Murphy holds up his hand and says,
"Not down this street, you're not!"
It was in a pub in Cork when a group of American tourists came in. One of the Americans said, in a loud voice, "I hear you Irish think you're great drinkers. I bet $5,000 that no-one here can drink 20 pints of Guinness in 30 minutes."

The bar was silent, the American noticed one Irishman leaving, no-one took up the bet.

40 minutes later the Irishman who left returned and said "Hey Yank, is yer bet still on?"

"Sure" said the American, "20 pints in 30 minutes for a bet of $5,000 ."

"Grand, " replied the Irishman, "so pour the pints and start the clock."

It was very close but the last drop was consumed with 2 seconds to spare.

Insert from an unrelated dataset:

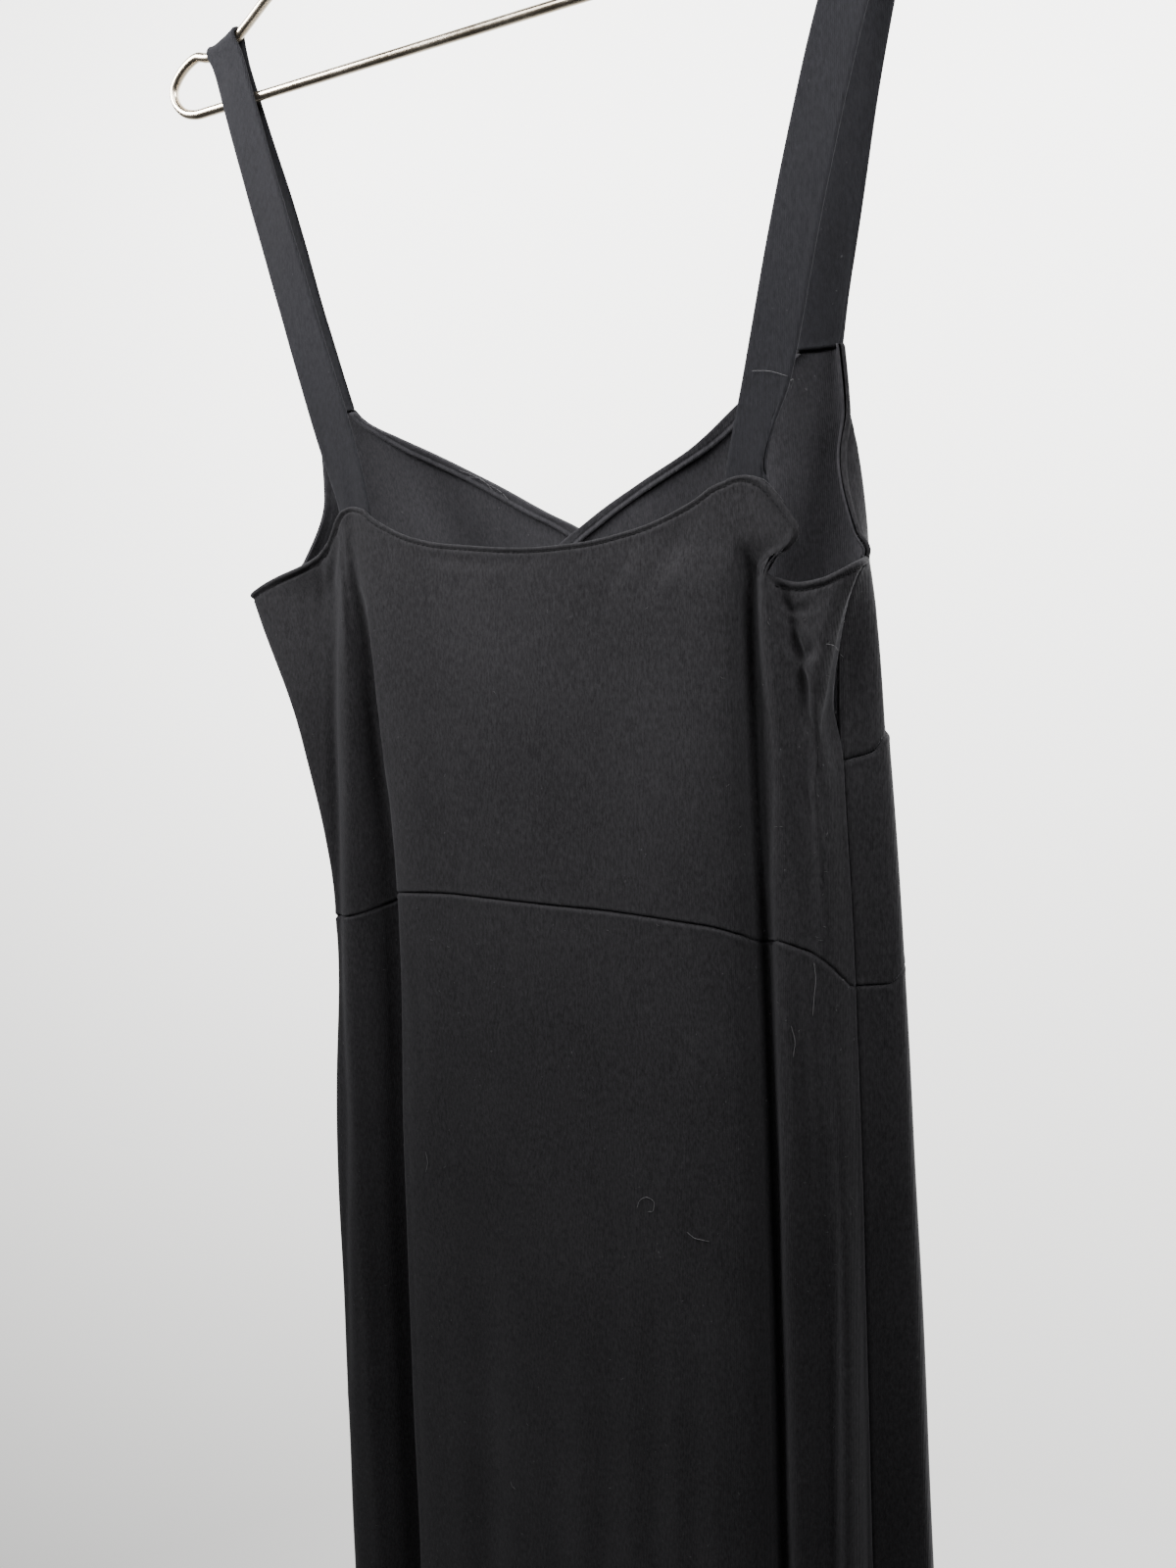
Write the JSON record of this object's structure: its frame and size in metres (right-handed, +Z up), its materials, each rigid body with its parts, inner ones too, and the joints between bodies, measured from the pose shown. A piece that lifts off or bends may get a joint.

"OK Yank, pay up." said the Irishman.

"I'm happy to pay, here's your money" said the American. "But tell me, when I first offered the wager I saw you leave. Where did you go?'

"Well sir", replied the Irishman, "$5,000 is a lot of money to a man like me, so I went to the pub across the road to make sure I could do it.
An Irish Priest is transferred to Iola, Texas. He rose from his bed one morning. It was a fine spring day in his new West Texas mission parish.

He walked to the window of his bedroom to get a deep breath of the beautiful day outside.

He then noticed there was a jackass lying dead in the middle of his front lawn.

He promptly called the local police station. The conversation went like this:

"Good morning. This is Sergeant Jones. How might I help you?"

"And the best of the day to yourself. This is Father O'Malley at St.
Ann's Catholic Church. There's a jackass lying dead in me front lawn and would ye be so kind as
To send a couple o' yer lads to take care of the matter."

Sergeant Jones, considering himself to be quite a wit and recognizing the accent, thought he would have a little fun with the good father, replied, "Well now Father, it was always my impression that you people took care of the last rites!"

There was dead silence on the line for a long moment. Then, Father O'Malley replied, "Aye, 'tis certainly true; but we are also obliged to notify the next of kin first, which is the reason for me call."
Paddy went into Argos and said "Can I have a Potato clock please "
" I'm sorry sir " said the assistant " I've never heard of a Potato clock. We have Cuckoo clocks and Grandfather clocks but nothing like a Potato clock "
"Well ", said Paddy.  "I've got a new job and I start at 9 o'clock in the morning, so my wife said, "You have to get a Potato clock"
Seamus and Murphy fancied a pint or two but didn't have a lot of money between them; they could only raise the staggering sum of one Euro.

Murphy said "Hang on, I have an idea." He went next door to the
butcher's shop and came out with one large sausage.

Seamus said "Are you crazy? Now we don't have any money left at all!"
Murphy replied, "Don't worry - just follow me."

He went into the pub where he immediately ordered two pints of
Guinness and two glasses of Jameson Whiskey. Seamus said "Now you've lost it.
Do you know how much trouble we will be in? We haven't got any money!!"
Murphy replied, with a smile. "Don't worry; I have a plan, Cheers!"
They downed their Drinks.

Murphy said, OK, I'll stick the sausage through my zipper and you go on your knees and put it in your mouth.
"The barman noticed them, went berserk, and threw them out.
They continued this, pub after pub, getting more and more drunk, all for free.

At the tenth pub Seamus said "Murphy - I don't think I can do any more of this.
I'm drunk and me knees are feckin' killin' me!"
Murphy said, "How do you think I feel? I lost the sausage in the third pub."